Two approaches are commonly seen in creating a lean information flow. The first is the use of best-of-breed software systems knit together with intensive integration in the overall plant information system. The second approach is the use of comprehensive, purpose-built enterprise business and manufacturing software system(s). Both architectures can deliver analytic tools—such as real-time metrics, trend analysis, constantly refreshed charts, and quality alerts—to office computers, tablets, and smart phones to keep leaders closely connected to the shop floor.
Both models also can be deployed in an internal data center, public cloud, or a hybrid of the two platforms. There are several factors to consider regarding one deployment model over the other, such as scalability, overall expense, and system responsiveness. However, the efficient flow of information in the database structure and the strength of the applications’ business logic is more far more important to quality success.
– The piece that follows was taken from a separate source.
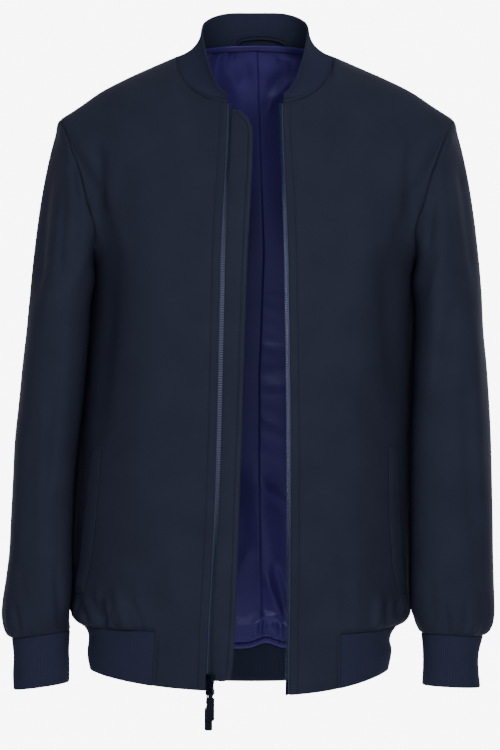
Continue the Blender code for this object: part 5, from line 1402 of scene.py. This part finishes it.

There is one especially valuable added benefit of assuring a lean information flow: Lean cultures are improved as operators and managers accurately know what challenges and root causes they are dealing with, enabling quick data-driven decisions to resolve and prevent problems. An unexpected payoff is the development of a healthy “let’s decide now” culture where engaged employees are armed with real-time information to manage their operations.
The introduction of IoT technologies in product design and smart manufacturing has brought the industry to the brink of enabling effective and efficient management of production with virtually perfect quality. What remains is for company leadership to work with product and process designers to envision these innovations and then provide resources and authority to establish the supply chain of the future—now.